Ross’s musical history is as colourful as his personal present. Active since 1980 in a series of larger-than-life roadhouse-rocker bands carrying such names as the Naked Crows and Blair and the Blairs (he can spin wild road tales for hours on end), Ross is a prolific songwriter who has rocked stages from Ontario to Vancouver and back with the educated lyrical earthiness of John Prine and John Hiatt, framed within the roots-rocking blister-country fusion pioneered by folks like Nick Lowe and Dave Edmunds. Since the turn of the century, he’s been helming the Bison Brothers (which includes wildman bassist Ferdy Belland and drumming wizard Colin Righton) and has independently released three previous albums, Buffalohead (2005), Blue Sky Green Grass (2006) and Cowboy Museum (2012). Ross’s songs have received strong CBC Radio airplay and considerable critical acclaim.

“We’re busy songwriting for the new album,” said Ross. “Lots of humorous working titles scribbled up on the whiteboard in our rehearsal space. This album will be more on the rocking side of things, whereas Cowboy Museum was more of a western album. It gets hard to pare it down to a workable album length when you realize you might have two dozen strong songs to juggle — but then again, if the Rolling Stones could make Exile on Main Street work, we might just have a double album on our hands before 2013’s through!”

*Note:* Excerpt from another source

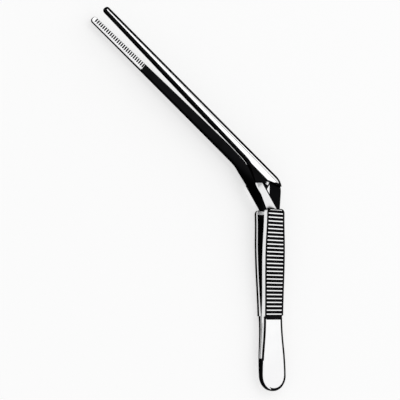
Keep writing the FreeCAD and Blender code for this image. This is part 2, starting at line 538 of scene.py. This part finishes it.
    def cut_bar(self, shape: bmesh.types.BMesh) -> None:
        """Cut the painted highlight beside the neck's bar.

        Args:
            shape: the mesh.
        """
        plan = self.plan
        slope = Vector((0, plan.outer, self.side * (plan.bar_end - plan.grip_front)))
        foot = self.at_rest(0, plan.grip_front, plan.outer)
        self.cut(shape, self.beside_bar, foot, self.opening(1) @ slope)
        self.cut(shape, self.beside_bar, self.at_rest(0, plan.bar_end, 0), Vector((0, 1, 0)))

    def cut_edge_light(self, shape: bmesh.types.BMesh) -> None:
        """Cut the painted highlight along the finger's inner edge.

        Args:
            shape: the mesh.
        """
        plan = self.plan
        along = plan.finger_direction()
        rise = self.side * (plan.edge_end_height - plan.edge_start_height)
        upper_line = Vector((-rise * along.x, -rise * along.y, plan.edge_end - plan.edge_start))
        start = self.at_rest(*plan.on_finger(plan.edge_start, 0), plan.edge_start_height)
        end = self.at_rest(*plan.on_finger(plan.edge_end, 0), plan.edge_end_height)
        self.cut(shape, self.beside_finger, start, self.opening(1) @ along)
        self.cut(shape, self.beside_finger, end, self.opening(1) @ along)
        self.cut(shape, self.beside_slit, start, self.opening(1) @ upper_line)

    def paint_hollow_highlights(self, shape: bmesh.types.BMesh) -> None:
        """Set the small painted highlights in the hollow of the neck.

        Args:
            shape: the mesh, with its painted light and shade set.
        """
        for corners in self.plan.glints:
            sides = list(zip(corners, corners[1:] + corners[:1]))
            for (x, along), (next_x, next_along) in sides:
                normal = Vector((next_along - along, x - next_x, 0))
                self.cut(shape, self.in_hollow, self.at_rest(x, along, self.plan.outer), normal)
            for face in shape.faces:
                spot = self.spot(face)
                inside = all(
                    (next_x - x) * (spot.along - along) > (next_along - along) * (spot.x - x)
                    for (x, along), (next_x, next_along) in sides
                )
                # Faces inside a triangle get a painted highlight.
                if inside and self.in_hollow(spot):
                    face.material_index = PaintedTone.PAINTED_LIGHT.value

    def painted_tone_of(self, spot: Spot) -> PaintedTone:
        """Choose the painted light or painted shade of a face.

        Args:
            spot: where the face lies.

        Returns:
            Painted light for the ground faces that would catch the light, painted shade for grooves, sides
            and bevels.
        """
        if spot.along < self.plan.heel_length:
            bright = self.heel_is_bright(spot)
        elif spot.along < self.plan.grip_front:
            bright = self.grip_is_bright(spot)
        else:
            bright = self.finger_is_bright(spot)
        return PaintedTone.PAINTED_LIGHT if bright else PaintedTone.PAINTED_SHADE

    def heel_is_bright(self, spot: Spot) -> bool:
        """Choose the painted light or painted shade of a face of the heel.

        Args:
            spot: where the face lies.

        Returns:
            Whether it is bright.
        """
        plan = self.plan
        # The band before the ribs is a painted shadow line with painted light on its slanted ends; the
        # heel's end rim and upper sides are painted shade.
        near_step = spot.along > plan.heel_length - plan.step_line
        if spot.level:
            return not near_step
        if spot.upright:
            return spot.along > plan.heel_dark and (spot.mirrored or spot.height < self.heel_line)
        return near_step and abs(spot.outward) > SLANT and spot.height > plan.pivot_height

    def grip_is_bright(self, spot: Spot) -> bool:
        """Choose the painted light or painted shade of a face of the grip.

        Args:
            spot: where the face lies.

        Returns:
            Whether it is bright.
        """
        plan = self.plan
        # The grip's sides are painted light below the side line, and painted shade above it and on the face
        # closing its front.
        if spot.upright:
            closes_front = spot.along > plan.cap_end
            return spot.height < self.side_line and not closes_front
        # A band of the inner face at the grip's front end is painted light.
        if spot.faces(Facing.INNER):
            return plan.cap_start < spot.along < plan.cap_end
        return spot.faces(Facing.OUTER) and spot.height > plan.outer - plan.crest_margin

    def finger_is_bright(self, spot: Spot) -> bool:
        """Choose the painted light or painted shade of a face of the neck or the finger.

        Args:
            spot: where the face lies.

        Returns:
            Whether it is bright.
        """
        plan = self.plan
        # The finger's outer face and the neck's bar are painted light.
        on_bar = spot.faces(Facing.BAR) and spot.along < plan.knee
        if spot.faces(Facing.FINGER) or on_bar:
            return True
        # The side beside the bar is painted light above its slanted line, as the bar's highlight wrapping
        # onto it.
        if self.beside_bar(spot) and spot.along < plan.bar_end:
            return not self.under_bar_line(spot)
        # A line of painted light runs along the lower edge of the finger's side.
        if self.beside_slit(spot):
            return self.under_edge_line(spot)
        if not self.in_jaw(spot):
            return False
        # A tooth's flank is painted shade where it faces the tip or lies high in the root, except a strip on
        # the inside of the bend, which is painted light.
        if self.on_tooth(spot):
            in_root = spot.forward > 0 or spot.height > plan.tooth_root
            return not in_root or spot.across < plan.tooth_end
        # The jaw's low sides and bevels are painted light, its tip and upper sides painted shade.
        if spot.upright:
            at_tip = spot.forward > SLANT
            return spot.height < plan.jaw_side and self.jaw_painted_tone is PaintedTone.PAINTED_LIGHT and not at_tip
        return spot.faces(Facing.JAW) and spot.height < plan.jaw_side

    def line_rib(self, shape: bmesh.types.BMesh, crest: bmesh.types.BMFace) -> None:
        """Set the line of painted shade around a rib, which is wider at its right-hand end.

        Args:
            shape: the mesh.
            crest: the rib's top face.
        """
        plan = self.plan
        rim = bmesh.ops.inset_region(
            shape, faces=[crest], use_boundary=True, use_even_offset=True, thickness=plan.rib_rim * MM
        )
        for face in rim["faces"]:
            face.material_index = PaintedTone.PAINTED_SHADE.value
        end = max(v.co.x for v in crest.verts) - (plan.outline - plan.rib_rim) * MM
        halves = bmesh.ops.bisect_plane(
            shape,
            geom=[crest, *crest.edges, *crest.verts],
            plane_co=Vector((end, 0, 0)),
            plane_no=Vector((1, 0, 0)),
            dist=CUT_TOLERANCE,
        )
        for part in halves["geom"]:
            if isinstance(part, bmesh.types.BMFace) and part.calc_center_median().x > end:
                part.material_index = PaintedTone.PAINTED_SHADE.value

    def line_is_dark(self, spot: Spot, outermost: bool) -> bool:
        """Choose whether a face inside the edge of an outer face gets painted light or painted shade.

        Args:
            spot: where the face lies.
            outermost: whether it touches the edge, where the left-hand line is painted shade as well.

        Returns:
            Whether it is dark.
        """
        plan = self.plan
        if spot.along > plan.heel_length:
            return outermost or spot.across > 0
        if spot.along > plan.heel_dark:
            return outermost or spot.x > 0
        return spot.x > -plan.heel_turn

    def line_face(self, shape: bmesh.types.BMesh, faces: list[bmesh.types.BMFace]) -> None:
        """Set a line of painted shade inside the edges of the heel's or the finger's outer face.

        Args:
            shape: the mesh.
            faces: the faces that make up the outer face.
        """
        plan = self.plan
        for outermost, width in ((True, plan.outline_left), (False, plan.outline - plan.outline_left)):
            inset = bmesh.ops.inset_region(
                shape, faces=faces, use_boundary=True, use_even_offset=True, thickness=width * MM
            )
            for face in inset["faces"]:
                dark = self.line_is_dark(self.spot(face), outermost)
                face.material_index = (PaintedTone.PAINTED_SHADE if dark else PaintedTone.PAINTED_LIGHT).value

    def line_outer_faces(self, shape: bmesh.types.BMesh) -> None:
        """Set a narrow line of painted shade inside the edges of the outer faces.

        Args:
            shape: the mesh, with its painted light and shade set.
        """
        plan = self.plan
        heel, mirrored_heel, ribs, finger = [], [], [], []
        for face in shape.faces:
            spot = self.spot(face)
            bright = face.material_index == PaintedTone.PAINTED_LIGHT.value
            if not bright or not spot.faces(Facing.OUTER) or self.in_hollow(spot):
                continue
            if spot.along < plan.heel_length:
                (mirrored_heel if spot.mirrored else heel).append(face)
            else:
                (ribs if spot.along < plan.grip_front else finger).append(face)
        for crest in ribs:
            self.line_rib(shape, crest)
        for faces in (heel, mirrored_heel, finger):
            if faces:
                self.line_face(shape, faces)

    def build(self) -> bpy.types.Object:
        """Build the arm and let it ride on its body.

        Returns:
            The finished piece.
        """
        shape = self.copy_mesh()
        self.cut_handle(shape)
        self.cut_teeth(shape)
        self.cut_bar(shape)
        self.cut_edge_light(shape)
        # Each face gets painted light or painted shade by where it lies and which way it faces.
        for face in shape.faces:
            face.material_index = self.painted_tone_of(self.spot(face)).value
            face.smooth = True
        self.paint_hollow_highlights(shape)
        self.line_outer_faces(shape)
        mesh = bpy.data.meshes.new(self.node + "_steel")
        shape.to_mesh(mesh)
        shape.free()
        mesh.materials.append(PAINTED_LIGHT_STEEL.material())
        mesh.materials.append(PAINTED_SHADE_STEEL.material())
        mesh.set_sharp_from_angle(angle=SHARP_ANGLE)
        piece = bpy.data.objects.new(self.node + "_steel", mesh)
        bpy.context.scene.collection.objects.link(piece)
        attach(piece, self.node)
        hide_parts(self.node)
        return piece


@dataclass
class Studio:
    """The pale floor, the soft light and the camera, in metres.

    Attributes:
        floor_size: edge of the floor.
        floor_colour: colour of the floor.
        floor_glow: share of plain white that the camera and the metal see in the floor.
        sky: strength of the white world.
        key_power: power of the overhead soft box.
        key_size: edge of the soft box.
        key_place: where the soft box hangs.
        key_aim: the point that it faces.
        camera_place: where the camera stands.
        camera_forward: the way it looks.
        camera_up: the up direction of its picture.
        lens: focal length in millimetres.
        sensor: width of the camera's sensor in millimetres.
        clip_start: how near the camera sees.
    """

    floor_size: float = 6.0
    floor_colour: tuple[float, float, float] = (0.97, 0.97, 0.97)
    floor_glow: float = 0.55
    sky: float = 0.9
    key_power: float = 0.6
    key_size: float = 0.6
    key_place: Vector = field(default_factory=lambda: Vector((0.3, 0.25, 0.8)))
    key_aim: Vector = field(default_factory=lambda: Vector((0, 0.03, 0)))
    camera_place: Vector = field(default_factory=lambda: Vector((-0.19266, -0.03229, 0.28755)))
    camera_forward: Vector = field(default_factory=lambda: Vector((0.48491, 0.1717, -0.85753)))
    camera_up: Vector = field(default_factory=lambda: Vector((-0.06721, 0.98491, 0.15922)))
    lens: float = 74.83
    sensor: float = 36.0
    clip_start: float = 0.01

    def lay_floor(self) -> None:
        """Lay the floor under the forceps."""
        mesh = bpy.data.meshes.new("floor")
        shape = bmesh.new()
        bmesh.ops.create_grid(shape, x_segments=1, y_segments=1, size=self.floor_size / 2)
        shape.to_mesh(mesh)
        shape.free()
        floor = bpy.data.objects.new("floor", mesh)
        bpy.context.scene.collection.objects.link(floor)
        white = bpy.data.materials.new("floor_white")
        white.use_nodes = True
        shader = white.node_tree.nodes["Principled BSDF"]
        shader.inputs["Base Color"].default_value = (*self.floor_colour, 1.0)
        shader.inputs["Roughness"].default_value = 1.0
        shader.inputs["Specular IOR Level"].default_value = 0.0
        self.whiten(white.node_tree, shader)
        mesh.materials.append(white)

    def whiten(self, tree: bpy.types.NodeTree, shader: bpy.types.Node) -> None:
        """Mix plain white into a surface for camera, glossy and transmitted rays.

        Args:
            tree: the material's node tree.
            shader: its surface shader.
        """
        path = tree.nodes.new("ShaderNodeLightPath")
        seen = path.outputs["Is Camera Ray"]
        for name in ("Is Glossy Ray", "Is Transmission Ray"):
            either = tree.nodes.new("ShaderNodeMath")
            either.operation = "MAXIMUM"
            tree.links.new(seen, either.inputs[0])
            tree.links.new(path.outputs[name], either.inputs[1])
            seen = either.outputs["Value"]
        share = tree.nodes.new("ShaderNodeMath")
        share.operation = "MULTIPLY"
        share.inputs[1].default_value = self.floor_glow
        tree.links.new(seen, share.inputs[0])
        glow = tree.nodes.new("ShaderNodeEmission")
        mixed = tree.nodes.new("ShaderNodeMixShader")
        tree.links.new(share.outputs["Value"], mixed.inputs["Fac"])
        tree.links.new(shader.outputs["BSDF"], mixed.inputs[1])
        tree.links.new(glow.outputs["Emission"], mixed.inputs[2])
        tree.links.new(mixed.outputs["Shader"], tree.nodes["Material Output"].inputs["Surface"])

    def light(self) -> None:
        """Set the white world and the soft box."""
        world = bpy.data.worlds.new("world")
        world.use_nodes = True
        sky = world.node_tree.nodes["Background"]
        sky.inputs["Color"].default_value = (1.0, 1.0, 1.0, 1.0)
        sky.inputs["Strength"].default_value = self.sky
        bpy.context.scene.world = world
        lamp = bpy.data.lights.new("soft_box", "AREA")
        lamp.energy = self.key_power
        lamp.shape = "SQUARE"
        lamp.size = self.key_size
        box = bpy.data.objects.new("soft_box", lamp)
        box.location = self.key_place
        box.rotation_euler = (self.key_aim - self.key_place).to_track_quat("-Z", "Y").to_euler()
        bpy.context.scene.collection.objects.link(box)

    def place_camera(self) -> None:
        """Set the camera at the photograph's viewing angle."""
        lens = bpy.data.cameras.new("camera")
        lens.lens = self.lens
        lens.sensor_width = self.sensor
        lens.clip_start = self.clip_start
        camera = bpy.data.objects.new("camera", lens)
        back = -self.camera_forward.normalized()
        right = self.camera_up.cross(back).normalized()
        up = back.cross(right)
        turn = Matrix((right, up, back)).transposed().to_4x4()
        camera.matrix_world = Matrix.Translation(self.camera_place) @ turn
        bpy.context.scene.collection.objects.link(camera)
        bpy.context.scene.camera = camera

    def build(self) -> None:
        """Build the whole studio."""
        bpy.context.scene.view_settings.view_transform = "Standard"
        self.lay_floor()
        self.light()
        self.place_camera()


def main() -> None:
    """Build the arms and the studio, and report each piece."""
    logging.basicConfig(level=logging.INFO)
    joint = frame["joints"][0]
    lower_arm = Arm(
        node="lower_arm",
        lean=0.0,
        side=-1,
        jaw_painted_tone=PaintedTone.PAINTED_LIGHT,
        side_line=1.4,
        heel_line=0.45,
    )
    upper_arm = Arm(
        node="upper_arm",
        lean=-joint["range_deg"][0],
        side=1,
        jaw_painted_tone=PaintedTone.PAINTED_SHADE,
        side_line=3.0,
        heel_line=3.0,
    )
    for arm in (lower_arm, upper_arm):
        piece = arm.build()
        log.info("%s: %d faces", piece.name, len(piece.data.polygons))
    Studio().build()


if __name__ == "__main__":
    main()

Just don’t call Ross a “country” artist, though; he might start squinting irritably, just like a gunfighter.

“We’re not a country band, not in the current mainstream-radio sense of the term,” Ross explained. “A western band, sure — we even have another set where we do old traditionals like Strawberry Roan and Streets of Laredo — but there’s a lot more influence in our songs from classic rock and rhythm and blues. When we get the engines fired up, we sound much more like the Georgia Satellites or the Mavericks than we do, say, Alan Jackson. But we’d like to end any confusion, so please come on out and see for yourself! We’ll debrief afterwards.”

Tickets to the Snoring Sasquatch concert are $12 in advance at Black Bear Books or Kingfisher Used Books and $15 at the door, which opens at 6 p.m.; the show starts at 7. The Sirdar Pub concert starts at 9 p.m. and has an $8 cover charge.